Showing posts with label sweet. Show all posts
Showing posts with label sweet. Show all posts

Thursday, June 24, 2021

Jackfruit Idli (Ponsa Idli)



It's the jackfruit season! People in general have a love-hate relationship with this ripened fruit as it is very aromatic. It's grown in plenty in the southern part of India. We Amchis (Konkani speaking people) love this "Ponosu" (as it is called in konkani for the ripened jackfruit) and a lot of sweet dishes are prepared from this fruit. One such sweet dish is "Ponsa Idli". 

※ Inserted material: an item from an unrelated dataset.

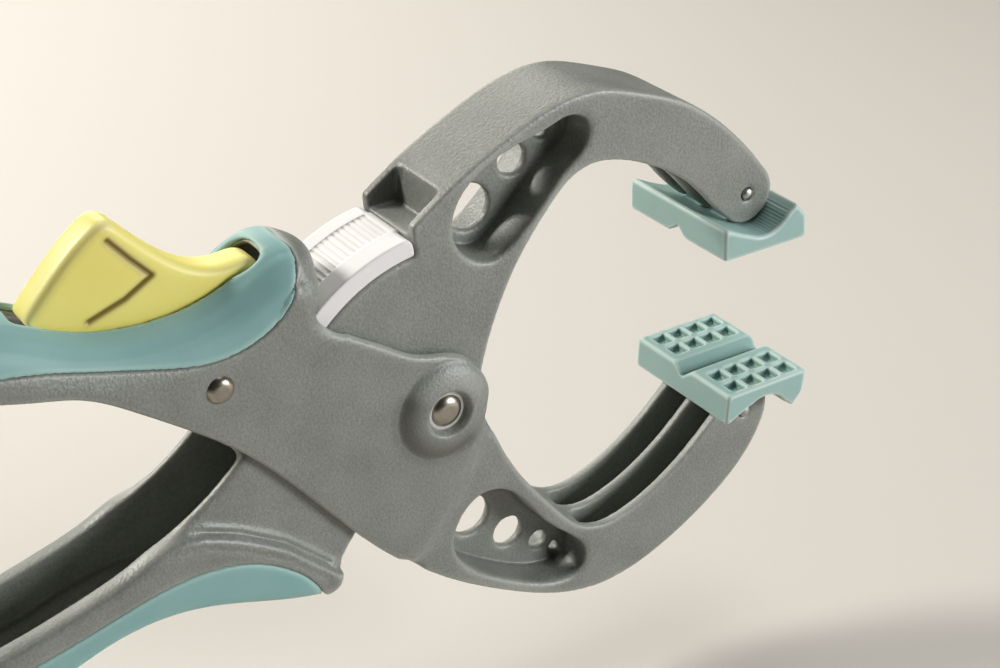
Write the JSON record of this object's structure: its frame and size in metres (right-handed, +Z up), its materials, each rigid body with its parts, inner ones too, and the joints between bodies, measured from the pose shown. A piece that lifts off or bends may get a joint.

Traditionally this idli is prepared in "Teak Leaf " and is called " Ponsa Muddho". When steamed in teak leaf, the "Muddho" turns reddish in colour.  And if "teak leaf "  is not available, banana leaf can be used instead.  But, as you all know by now, that I always choose the path of least resistance - I just steamed them in our regular idli moulds ! And the end result was good. My spouse will vouch for it. It is best eaten with a dollop of ghee (clarified butter).

I have previously posted about the Jackfruit & its recipes  - Jackfruit Payasam (Gharayi), Jackfruit Fritters (Mullik) & Jackfruit Patholi in my blog. You can check it out by clicking on these names. 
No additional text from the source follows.